A Tarde On Line - Os rumores que o disco já estava finalizado
começaram em 2004. Por que a demora no lançamento de Rosa Sônica?
Rebeca - Comecei a trabalhar no disco em 2004, já estava compondo
coisas e comecei a trabalhar na produção de algumas músicas com o Arto
Lindsay, o Melvin Gibbs e o Gilberto Monte, depois veio o Boing, mas ainda
existiam algumas indefinições com a Lua Discos (gravadora dos outros dois
discos), que continuava interessada, mas não podia alocar os recursos
necessários na ocasião. Então, enviei o projeto do cd para o Petrobras
Cultural e em 2005 ele foi contemplado, na categoria de produção musical
contemporânea. Porém, até o momento em que os recursos são disponibilizados
leva um tempo. E só nos últimos seis meses é que pudemos intensificar mais
todo o processo até a sua conclusão.
A Tarde On Line - Produtores como o Arto Lindsay (Caetano Veloso,
Marisa Monte) e Kassim (Los Hermanos) tiveram seus nomes ligados ao disco.

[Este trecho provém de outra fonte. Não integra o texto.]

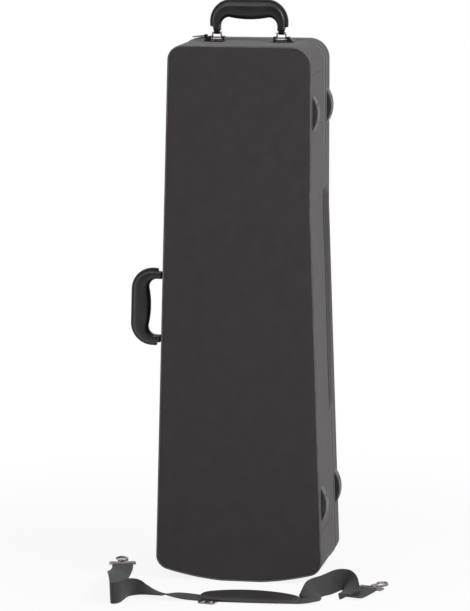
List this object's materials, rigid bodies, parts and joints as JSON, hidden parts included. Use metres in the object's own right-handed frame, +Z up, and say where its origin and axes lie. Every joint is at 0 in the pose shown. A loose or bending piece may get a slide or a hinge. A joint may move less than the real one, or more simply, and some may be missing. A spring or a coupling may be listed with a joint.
{
  "type": "valve trombone case",
  "caption": "Upright hard case for a valve trombone: cloth-covered shell, zipped hinged lid, two carrying handles, bumper feet and a padded shoulder strap.",
  "frame": {"origin": "on the flat of the bottom end, in line with the mid depth of the case", "axes": "+Z up the case as it stands, -Y out of the flat front panel, +X towards the feet and the lid's hinge, -X towards the side handle"},
  "size_m": [0.5245, 0.4404, 1.03],
  "materials": {
    "cover_cloth": "woven nylon, matt",
    "piping_vinyl": "satin vinyl cord",
    "rim_binding": "woven tape, satin",
    "zip_tape": "fine woven tape",
    "zip_coil": "nylon coil",
    "plywood": "raw plywood",
    "plush_lining": "short plush over foam",
    "foot_plastic": "moulded, fine grain",
    "fastener_steel": "blackened steel, worn",
    "black_metal": "black enamel",
    "ring_steel": "dark nickel",
    "hook_metal": "dark nickel, worn",
    "handle_leather": "dark grained leather",
    "webbing": "ribbed nylon webbing",
    "pad_cloth": "smooth padded cloth"
  },
  "bodies": {
    "base": {"front_board": "plywood", "base_wall_frame": "plywood", "front_cover": "cover_cloth", "front_piping": "piping_vinyl", "top_end_cover": "cover_cloth", "bottom_end_cover": "cover_cloth", "handle_side_cover": "cover_cloth", "foot_side_cover": "cover_cloth", "base_rim_binding": "rim_binding", "base_zip_tape": "zip_tape", "base_zip_coil": "zip_coil", "base_hinge_leaf": "cover_cloth", "base_lining": "plush_lining", "base_foot_top": "foot_plastic", "base_foot_bottom": "foot_plastic", "base_foot_screws": "fastener_steel", "handle_backing_plates": "fastener_steel", "case_rivets": "fastener_steel", "top_handle_brackets": "black_metal", "side_handle_brackets": "black_metal", "ring_tabs": "black_metal", "bell_cradle": "plush_lining", "valve_cradle": "plush_lining", "tube_rest": "plush_lining", "accessory_box": "plywood", "accessory_lid_pin": "fastener_steel", "mouthpiece_block": "plush_lining"},
    "lid": {"lid_shell": "plywood", "lid_cover": "cover_cloth", "lid_lining": "plush_lining", "lid_rim_binding": "rim_binding", "lid_zip_tape": "zip_tape", "lid_zip_coil": "zip_coil", "lid_hinge_leaf": "cover_cloth", "lid_foot_top": "foot_plastic", "lid_foot_bottom": "foot_plastic", "lid_foot_screws": "fastener_steel"},
    "top_handle": {"top_handle_grip": "handle_leather", "top_handle_flange": "handle_leather", "top_handle_rings": "ring_steel"},
    "side_handle": {"side_handle_grip": "handle_leather", "side_handle_flange": "handle_leather", "side_handle_rings": "ring_steel"},
    "upper_ring": {"strap_ring_upper": "ring_steel"},
    "lower_ring": {"strap_ring_lower": "ring_steel"},
    "top_slider": {"zip_slider_top": "black_metal"},
    "top_pull": {"zip_pull_top": "black_metal"},
    "side_slider": {"zip_slider_side": "black_metal"},
    "side_pull": {"zip_pull_side": "black_metal"},
    "compartment_lid": {"accessory_lid": "plywood"},
    "strap": {"strap_webbing_left": "webbing", "strap_webbing_right": "webbing", "strap_pad": "pad_cloth", "strap_adjuster": "black_metal", "swivel_eyes": "hook_metal"},
    "left_hook": {"snap_hook_left": "hook_metal"},
    "left_gate": {"hook_gate_left": "hook_metal"},
    "right_hook": {"snap_hook_right": "hook_metal"},
    "right_gate": {"hook_gate_right": "hook_metal"}
  },
  "joints": [
    {"name": "lid_hinge", "type": "hinge", "parent": "base", "child": "lid", "pos_m": [0.1399, 0.05, 0.47], "axis": [0.0244, 0, -0.9997], "range_deg": [0, 110]},
    {"name": "top_handle_hinge", "type": "hinge", "parent": "base", "child": "top_handle", "pos_m": [0.0009, -0.01, 0.9585], "axis": [1, 0, 0], "range_deg": [-65, 65]},
    {"name": "side_handle_hinge", "type": "hinge", "parent": "base", "child": "side_handle", "pos_m": [-0.14281, -0.01, 0.4751], "axis": [0.0257, 0, 0.9997], "range_deg": [-65, 65]},
    {"name": "upper_ring_hinge", "type": "hinge", "parent": "base", "child": "upper_ring", "pos_m": [-0.13446, -0.01, 0.8001], "axis": [0, 1, 0], "range_deg": [0, 170]},
    {"name": "lower_ring_hinge", "type": "hinge", "parent": "base", "child": "lower_ring", "pos_m": [-0.15012, -0.01, 0.1901], "axis": [0, 1, 0], "range_deg": [0, 170]},
    {"name": "top_slider_slide", "type": "slide", "parent": "base", "child": "top_slider", "axis": [1, 0, 0], "range_m": [0, 0.17]},
    {"name": "top_pull_hinge", "type": "hinge", "parent": "top_slider", "child": "top_pull", "pos_m": [-0.088, 0.05, 0.96], "axis": [0, 1, 0], "range_deg": [0, 150]},
    {"name": "side_slider_slide", "type": "slide", "parent": "base", "child": "side_slider", "axis": [-0.0257, 0, -0.9997], "range_m": [0, 0.7]},
    {"name": "side_pull_hinge", "type": "hinge", "parent": "side_slider", "child": "side_pull", "pos_m": [-0.13468, 0.05, 0.85014], "axis": [0, 1, 0], "range_deg": [0, 150]},
    {"name": "compartment_lid_hinge", "type": "hinge", "parent": "base", "child": "compartment_lid", "pos_m": [0.0485, -0.02, 0.731], "axis": [0, 0, 1], "range_deg": [0, 110]},
    {"name": "strap_lift", "type": "slide", "parent": "base", "child": "strap", "axis": [0, 0, 1], "range_m": [0, 0.3]},
    {"name": "left_hook_swivel", "type": "hinge", "parent": "strap", "child": "left_hook", "pos_m": [-0.229, -0.026, 0.0046], "axis": [-0.225, 0.9744, 0], "continuous": true},
    {"name": "left_gate_hinge", "type": "hinge", "parent": "left_hook", "child": "left_gate", "pos_m": [-0.24043, -0.00093, 0.0046], "axis": [0, 0, -1], "range_deg": [0, 28], "stiffness_Nm_per_rad": 0.02, "springref_deg": -11.46},
    {"name": "right_hook_swivel", "type": "hinge", "parent": "strap", "child": "right_hook", "pos_m": [0.239, -0.146, 0.0046], "axis": [0.4226, 0.9063, 0], "continuous": true},
    {"name": "right_gate_hinge", "type": "hinge", "parent": "right_hook", "child": "right_gate", "pos_m": [0.24543, -0.11921, 0.0046], "axis": [0, 0, -1], "range_deg": [0, 28], "stiffness_Nm_per_rad": 0.02, "springref_deg": -11.46}
  ]
}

Por que esta parceria, além da revista Outra Coisa (do músico Lobão, fã
confesso de Rebeca) não vingaram?
Rebeca - O Arto se envolveu bastante no processo inicial, com as
letras, harmonias e idéias iniciais. Depois continuou como um ouvido
sensível, questionador e estimulante do nosso processo criativo. O fato de
ele ficar muito tempo no exterior dificultou um envolvimento mais intenso.
Já o Kassim não participou por questões de agenda pessoal. E com relação à
revista Outra Coisa também não foi possível por atrasos da revista em
edições anteriores e por indefinições de patrocínios que atrasariam muito o
lançamento do Rosa Sônica.
A Tarde On Line - Seu último disco, "Garotas Boas...", foi bastante
elogiado pela mistura de rock, mpb e eletrônica. Já em “Rosa Sônica”, a
eletrônica ganhou um maior espaço no resultado final. Temos, pela primeira
vez, um estilo predominante em um dos seus discos?
Rebeca - Os elementos eletrônicos realmente estão mais presentes em
Rosa Sônica, mas não vejo isso como um limite, nem como desejo de encontrar
um estilo ou algo parecido. Desejo fazer exercícios que me estimulem
mudanças, por que não quero parar de mudar, mesmo por que se a gente não
mudar, a gente vira moda, fica prisioneiro do que já fez e do que as pessoas
se acostumam a ver na gente.
A música digital oferece mais possibilidades, fica bem mais rápido
experimentar novos sons, ruídos e ritmos, tudo pode ser transformado,
criado, tudo pode fazer parte da música. A eletrônica é uma ferramenta que
me fascina, não só por abrir possibilidades diferentes, mas também porque
modifica a relação do homem com a música, aproximando-o de sonoridades que
ele não tem tanto costume de ouvir. Não me sinto presa a nada e nem tenho
compromisso com o rock ou com a mpb, ou com o trip hop, ou samba, ou seja lá
o que for.
A Tarde On Line - Qual a influência da escolha dos produtores
Gilberto Monte e Boing em Rosa Sônica?
Rebeca - Fiz o convite e eles toparam. Mergulhamos tanto no processo
que, mais do que produtores, nos tornamos cúmplices. Este disco foi feito a
seis mãos. Ele só existe dessa forma por que essas três pessoas acreditaram
no que ele foi se tornando.
A Tarde On Line -Muitas matérias sobre você nos meios de comunicação,
principalmente do sul/sudeste, colocam sua música como a "outra música de
Salvador". Você ainda acha esse discurso coerente?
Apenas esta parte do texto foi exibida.